As for her husband, I also try to put myself in his shoes. I try to understand how a man could be so ugly to his wife and yet remain faithful to her for fifty years. This man was intelligent, personable, at times charming, at times selfless and sacrificial, a good father to his children, and a doting grandfather to his grandchildren. He could be tender to his wife moments after he told her she was stupid, and he appeared to be completely oblivious to the contradiction in it all. I have seen abusive relationships where the man would be intentionally sweet and tender in order to keep his wife confused, hopeful, and loyal. I can honestly say that this man seemed to show no such cunning. He simply seemed blind to the fact that there was anything wrong with the way he treated his wife!
How does one begin to understand such a man? One can gain insight from his childhood and upbringing. One can see how his failures in business and his feeling that he was never given the respect he deserved fed his need to tear down his wife. One can look at his wife's various sins and shortcomings and see how they could certainly be a source of frustration to him. Yet ultimately, none of these things can be used to justify his cruelty. Whatever the contributing factors, this man repeatedly chose to surrender to his sinful nature and to abuse the woman he had vowed to love and cherish.
When I try to stand in this man's shoes, I can only go so far. As much as I may be able to sympathize with his various frustrations in life, his abusive actions are an absolute mystery to me. I come away from the exercise of standing in this man's shoes with the following conclusion: our capacity for sin is profound, and "there but for the grace of God go I."
Sadly, this is just one of the abusive relationships in my family, and so I have other sets of shoes I've had to try on. In every case, considering these relationships fills me with rage toward the abuser, hurt for the abused, and a poignant sense of how tangled and destructive these relationships really are. There is no easy way to "fix" or undo the hurt which has been done. It seems the best I can do is to learn what I can so as to avoid inflicting such hurt and confusion on those I love.

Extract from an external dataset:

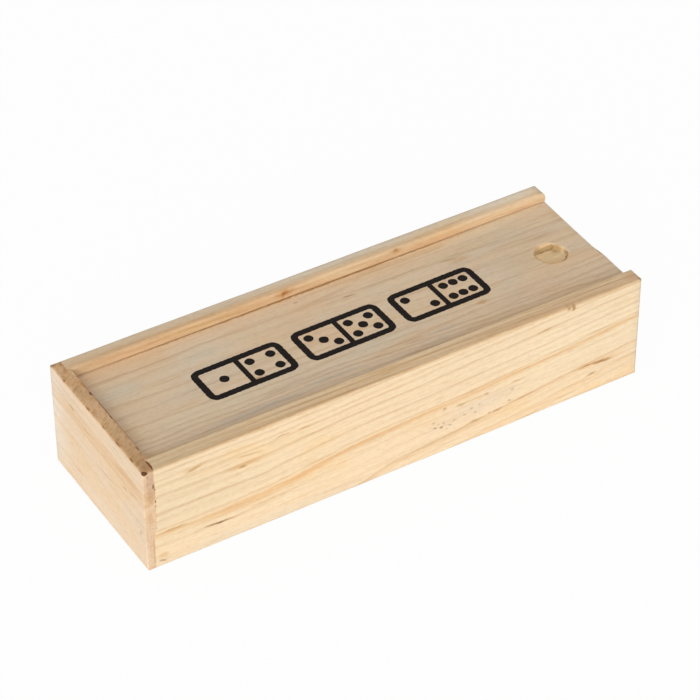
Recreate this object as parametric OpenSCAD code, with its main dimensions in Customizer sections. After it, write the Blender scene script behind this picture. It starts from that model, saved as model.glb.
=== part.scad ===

I've written all this not because I enjoy talking about it, but because I think the way comps and egals discuss the subject of abuse is generally unhelpful. We make such sweeping, dogmatic assertions about it that we continually misrepresent the awful, confusing reality of it. When someone speaks of abuse as a sinful response, we assume they mean that the abused is therefore to blame for their abuse. To correct that, someone else will speak as if the victim in an abusive relationship is practically without sin, which of course is an oversimplification as well. Then of course there are those helpful barbs which go something like, "if you teach this then you are complicit in the abuse." The end result is that we talk past each other about an incredibly difficult and painful subject, engendering animosity and suspicion on both sides.
Frankly, we can do better, and we can start by trying to stand in each other's shoes. If we stand in the shoes of the people with whom we disagree, we find it harder to assume that they are intentionally twisting Scripture and teaching falsehood. If we try to understand their motivations for teaching as they do, we may just conclude that they are merely misguided and confused rather than deliberately malicious and cruel. And if we reach that point, we may just be able to reason together from Scripture without becoming abusive ourselves.